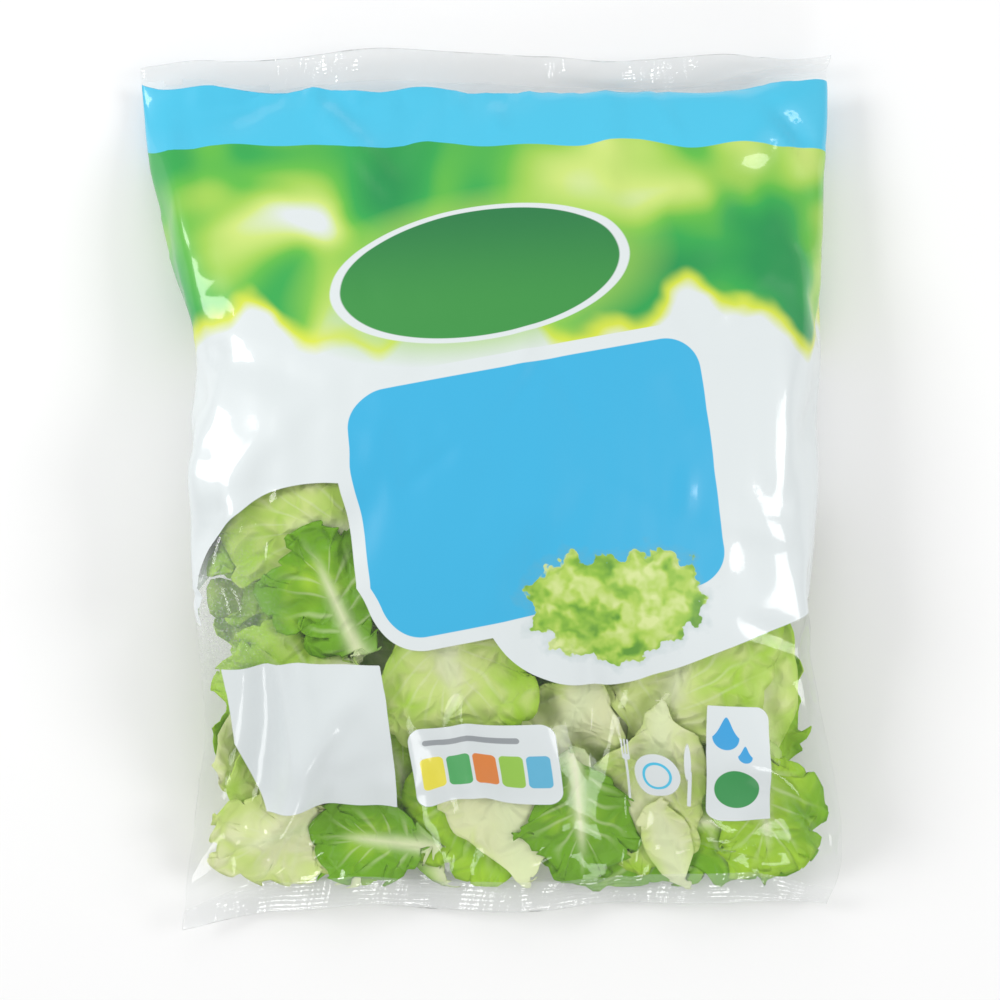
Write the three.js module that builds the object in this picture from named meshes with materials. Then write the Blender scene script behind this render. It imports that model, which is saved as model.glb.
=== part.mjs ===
// A sealed pillow bag of cut salad leaves, lying on its back.
// Millimetres. +Z is up, +Y points to the top seal, +X to the right of the printed front,
// and the origin is at the middle of the bag's footprint, on the surface that it lies on.
// The film and the leaves that fill it are one solid, with the outer form of the film.
import * as THREE from "three";
import { mergeGeometries, mergeVertices } from "three/addons/utils/BufferGeometryUtils.js";

// Driving sizes
const flatWidth = 230; // the film tube pressed flat, as at the top seal
const bagLength = 290; // from the bottom cut edge to the top one
const fullness = 56; // thickness where the leaves fill the bag most
const sealWidth = 12; // each crimped seal, measured along the bag
const sealThickness = 1.2; // two layers of film at a seal
const sealHeight = 10; // how high the seals hover over the table
const stepsAcross = 38;
const stepsAlong = 46;

// Worked out from them
const sealShare = sealWidth / bagLength;
const halfWidth = flatWidth / 2;
const halfLength = bagLength / 2;

// The edges, at equal steps: each side from the bottom corner to the top one, as a share of half the
// flat width, and each end from the left corner to the right one, as a share of half the length.
// The body draws in where it is full, and the corners of the seals stay out as flaps.
const edges = {
  left: [0.887, 0.86, 0.826, 0.81, 0.822, 0.832, 0.835, 0.84, 0.835, 0.911, 0.962, 1.003, 1.017],
  right: [0.983, 1.017, 0.995, 0.945, 0.91, 0.926, 0.941, 0.953, 0.966, 0.96, 0.963, 0.982, 0.983],
  top: [0.979, 0.998, 1.002, 1.014, 1.026, 1.023, 1.019, 1.009, 0.995, 1.008, 1.019, 1.002, 1.014],
  bottom: [1.03, 1.012, 0.986, 0.968, 0.955, 0.97, 0.972, 0.968, 0.957, 0.954, 0.95, 0.952, 0.959],
};

// How the film bulges between the seals
const form = {
  fullestAt: 0.53, // share of the length, from the bottom seal, where the bag is fullest
  endRoundness: 0.6, // under 1 makes the bag swell quickly next to a seal
  sideRoundness: 0.38, // under 1 makes square shoulders along the side folds
  backRoundness: 0.68,
  foldShare: 0.27, // height of the side folds, as a share of the thickness there
  backShare: 0.34, // how deep the back would sag with no table under it, as a share of the thickness
};

// The seals are wavy, and the waves run out into the film as soft puckers
const waves = {
  top: { height: 2.6, count: 3.2, start: 0.1, reach: 0.2 },
  bottom: { height: 3.8, count: 3.6, start: 0.35, reach: 0.16 },
};

// Soft lumps where leaves press on the film: height, and how many across and along
const lumps = [
  { height: 0.9, across: 2.3, along: 3.1, shift: 0.2 },
  { height: 0.6, across: 4.1, along: 4.7, shift: 0.65 },
];

// Broad creases pressed into the front, from one point to another
const creases = [
  { from: [-101, 112], to: [-70, 52], width: 9, depth: 3.4 },
  { from: [-96, 44], to: [-52, 30], width: 8, depth: 2.6 },
  { from: [106, -52], to: [72, -34], width: 8, depth: 2.8 },
  { from: [112, -122], to: [66, -106], width: 6, depth: 4.2 },
  { from: [-92, -126], to: [-56, -104], width: 8, depth: 3.4 },
  { from: [64, 128], to: [76, 74], width: 7, depth: 2.2 },
  { from: [-22, 130], to: [-34, 86], width: 9, depth: 2.2 },
];

const turn = 2 * Math.PI;
const clamp = THREE.MathUtils.clamp;

// A smooth function of a share from 0 to 1 through values at equal steps
function curveThrough(values) {
  const spline = new THREE.SplineCurve(values.map((value, i) => new THREE.Vector2(i, value)));
  return (share) => spline.getPoint(share).y;
}

const edge = Object.fromEntries(Object.entries(edges).map(([side, values]) => [side, curveThrough(values)]));

// Share of the way from the bottom seal to the top one, 0 and 1 on the seals themselves
function pouchShare(along) {
  return clamp((along - sealShare) / (1 - 2 * sealShare), 0, 1);
}

// Thickness of the middle of the bag, 0 at the seals
function thicknessAt(pouch) {
  const evened = Math.pow(pouch, Math.log(0.5) / Math.log(form.fullestAt));
  return fullness * Math.pow(Math.sin(Math.PI * evened), form.endRoundness);
}

function waveAt({ height, count, start, reach }, across, fromSeal) {
  const fade = clamp(1 - fromSeal / reach, 0, 1);
  return height * Math.sin(turn * (count * across + start)) * fade * fade;
}

function lumpsAt(across, along) {
  return lumps.reduce(
    (sum, { height, across: m, along: n, shift }) =>
      sum + height * Math.sin(turn * (m * across + shift)) * Math.sin(turn * (n * along + shift)),
    0,
  );
}

// Depth of the creases at a point of the front
function creasesAt(x, y) {
  return creases.reduce((sum, { from, to, width, depth }) => {
    const [dx, dy] = [to[0] - from[0], to[1] - from[1]];
    const length = Math.hypot(dx, dy);
    const way = ((x - from[0]) * dx + (y - from[1]) * dy) / length;
    const aside = ((x - from[0]) * dy - (y - from[1]) * dx) / length;
    const beyond = Math.max(0, -way, way - length);
    return sum + depth * Math.exp(-(aside * aside + beyond * beyond) / (width * width));
  }, 0);
}

// The film's point at shares across and along, on the front or on the back
function filmPoint(across, along, onFront) {
  const angle = Math.PI * (1 - across);
  const left = -halfWidth * edge.left(along);
  const right = halfWidth * edge.right(along);
  const x = (left + right) / 2 + ((right - left) / 2) * Math.cos(angle);
  const low = -halfLength * edge.bottom(across);
  const high = halfLength * edge.top(across);
  const y = low + (high - low) * along;

  const pouch = pouchShare(along);
  const thickness = thicknessAt(pouch);
  const swell = thickness / fullness;
  const fold = sealHeight + (form.foldShare * fullness - sealHeight) * swell;
  const wave = waveAt(waves.top, across, 1 - along) + waveAt(waves.bottom, across, along);
  const atRim = Math.min(across, 1 - across, along, 1 - along) <= 0;
  const rim = atRim ? 0 : sealThickness / 2;
  const round = atRim ? 0 : Math.sin(angle);
  if (onFront) {
    const crown = (1 - form.foldShare) * thickness * Math.pow(round, form.sideRoundness);
    const relief = (lumpsAt(across, along) - creasesAt(x, y)) * swell * round;
    return new THREE.Vector3(x, y, fold + wave + rim + crown + relief);
  }
  const sag = form.backShare * thickness * Math.pow(round, form.backRoundness);
  return new THREE.Vector3(x, y, Math.max(0, fold + wave - rim - sag));
}

// One face of the bag, from a flat sheet. The back is the same sheet turned over.
function makeFace(onFront) {
  const sheet = new THREE.PlaneGeometry(1, 1, stepsAcross, stepsAlong);
  const spots = sheet.getAttribute("position");
  for (let i = 0; i < spots.count; i++) {
    const across = clamp(spots.getX(i) + 0.5, 0, 1);
    const along = clamp(spots.getY(i) + 0.5, 0, 1);
    const point = filmPoint(onFront ? across : 1 - across, along, onFront);
    spots.setXYZ(i, point.x, point.y, point.z);
  }
  return sheet.deleteAttribute("normal").deleteAttribute("uv");
}

// The closed bag, with the middle of its footprint at the origin
function makeBag() {
  const shell = mergeVertices(mergeGeometries([makeFace(true), makeFace(false)]), 1e-3);
  shell.computeBoundingBox();
  const { min, max } = shell.boundingBox;
  shell.translate(-(min.x + max.x) / 2, -(min.y + max.y) / 2, -min.z);
  shell.computeVertexNormals();
  return shell;
}

const film = new THREE.MeshStandardMaterial({ color: 0xb9d69a, roughness: 0.3, metalness: 0 });

const bag = new THREE.Mesh(makeBag(), film);
bag.name = "salad_bag";

const pack = new THREE.Group();
pack.add(bag);

export default pack;
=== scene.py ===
# A sealed pillow bag of lettuce leaves: clear film with fields of print, and the leaves inside it.
# Metres. +Z is up, +Y points to the top seal, and the bag lies on its back on the table.
import math
from functools import reduce

import bpy
import numpy as np
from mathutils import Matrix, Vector
from mathutils.bvhtree import BVHTree


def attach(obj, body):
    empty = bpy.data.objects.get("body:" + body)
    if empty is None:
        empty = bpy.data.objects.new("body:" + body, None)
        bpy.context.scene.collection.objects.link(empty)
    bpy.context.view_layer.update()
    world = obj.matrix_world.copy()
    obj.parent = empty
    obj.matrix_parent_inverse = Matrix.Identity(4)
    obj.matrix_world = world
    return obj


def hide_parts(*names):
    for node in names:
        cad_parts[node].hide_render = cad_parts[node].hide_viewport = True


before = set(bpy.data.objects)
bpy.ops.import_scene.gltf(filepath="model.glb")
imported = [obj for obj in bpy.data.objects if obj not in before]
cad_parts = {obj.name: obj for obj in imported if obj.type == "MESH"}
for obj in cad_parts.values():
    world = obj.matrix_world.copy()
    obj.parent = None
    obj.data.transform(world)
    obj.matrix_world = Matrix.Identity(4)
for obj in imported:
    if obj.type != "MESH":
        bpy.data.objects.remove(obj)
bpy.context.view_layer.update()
print("frame loaded")

scene = bpy.context.scene
mm = 0.001


def deselectAll():
    bpy.ops.object.select_all(action="DESELECT")


def makeActive(thing):
    deselectAll()
    thing.select_set(True)
    bpy.context.view_layer.objects.active = thing


def applyModifiers(thing):
    makeActive(thing)
    for modifier in list(thing.modifiers):
        bpy.ops.object.modifier_apply(modifier=modifier.name)


def spline(values, share):  # a smooth curve through values at equal steps, at shares from 0 to 1
    last = len(values) - 1
    values = np.asarray(values, float)
    place = np.clip(share, 0, 1) * last
    i = np.minimum(place.astype(int), last - 1)
    f = place - i
    a, b, c, d = (values[np.clip(i + step, 0, last)] for step in (-1, 0, 1, 2))
    square, cube = 2 * a - 5 * b + 4 * c - d, 3 * b - a - 3 * c + d
    return 0.5 * (2 * b + (c - a) * f + square * f**2 + cube * f**3)


def smoothstep(low, high, value):
    t = np.clip((value - low) / (high - low), 0, 1)
    return t * t * (3 - 2 * t)


# Camera, lights and table

view = {
    "height": 0.802,
    "aim": (0.0037, -0.0027),  # puts the middle of the bag a little left of the middle of the picture
    "lens": 85,
}


def addCamera():
    camera = bpy.data.objects.new("camera", bpy.data.cameras.new("camera"))
    scene.collection.objects.link(camera)
    camera.data.lens = view["lens"]
    camera.data.sensor_width = 36
    camera.data.clip_start = 0.01
    camera.location = (*view["aim"], view["height"])
    scene.camera = camera


studio = {
    "world": 0.5,
    "softboxes": [  # place, size and power
        ((-0.85, 0.25, 0.75), 0.42, 5.6),
        ((0.85, 0.05, 0.80), 0.40, 3.8),
        ((0.25, -1.0, 0.55), 0.3, 1.6),
        ((0.0, 1.0, 0.8), 0.6, 2.2),
    ],
    "floor": (0.93, 0.93, 0.93, 1),
}


def addStudio():
    world = bpy.data.worlds.new("studio")
    scene.world = world
    world.use_nodes = True
    world.node_tree.nodes["Background"].inputs["Color"].default_value = (1, 1, 1, 1)
    world.node_tree.nodes["Background"].inputs["Strength"].default_value = studio["world"]
    for number, (place, size, power) in enumerate(studio["softboxes"]):
        lamp = bpy.data.lights.new(f"softbox{number}", "AREA")
        lamp.size = size
        lamp.energy = power
        box = bpy.data.objects.new(f"softbox{number}", lamp)
        scene.collection.objects.link(box)
        box.location = place
        box.visible_glossy = number < 3  # the one behind the bag only lights it
        box.rotation_euler = (-Vector(place)).to_track_quat("-Z", "Y").to_euler()
    scene.view_settings.view_transform = "Standard"
    scene.view_settings.look = "None"


def addFloor():
    deselectAll()
    bpy.ops.mesh.primitive_plane_add(size=6)
    floor = bpy.context.object
    floor.name = "floor"
    paint = bpy.data.materials.new("floorPaint")
    paint.use_nodes = True
    shader = paint.node_tree.nodes["Principled BSDF"]
    shader.inputs["Base Color"].default_value = studio["floor"]
    shader.inputs["Roughness"].default_value = 0.9
    floor.data.materials.append(paint)


addCamera()
addStudio()
addFloor()
print("camera, lights and floor")


# Shader maths

def operator(operation, turned=False):
    def combine(wire, *others):
        values = (wire, *others)
        return wire.shade.sum(operation, *(values[::-1] if turned else values))
    return combine


class Wire:  # an output of a node, that can be used in sums
    def __init__(self, shade, socket):
        self.shade = shade
        self.socket = socket

    def __neg__(self):
        return self * -1

    __add__ = __radd__ = operator("ADD")
    __sub__ = operator("SUBTRACT")
    __rsub__ = operator("SUBTRACT", turned=True)
    __mul__ = __rmul__ = operator("MULTIPLY")
    __truediv__ = operator("DIVIDE")
    __pow__ = operator("POWER")
    __abs__ = operator("ABSOLUTE")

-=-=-

Instructions for the task: Print the lines from the line containing "const bag = new THREE.Mesh(makeBag(), film);" to the line containing "bpy.context.scene.collection.objects.link(empty)", both ends included, exactly and with nothing added.

Result of this task:
const bag = new THREE.Mesh(makeBag(), film);
bag.name = "salad_bag";

const pack = new THREE.Group();
pack.add(bag);

export default pack;
=== scene.py ===
# A sealed pillow bag of lettuce leaves: clear film with fields of print, and the leaves inside it.
# Metres. +Z is up, +Y points to the top seal, and the bag lies on its back on the table.
import math
from functools import reduce

import bpy
import numpy as np
from mathutils import Matrix, Vector
from mathutils.bvhtree import BVHTree


def attach(obj, body):
    empty = bpy.data.objects.get("body:" + body)
    if empty is None:
        empty = bpy.data.objects.new("body:" + body, None)
        bpy.context.scene.collection.objects.link(empty)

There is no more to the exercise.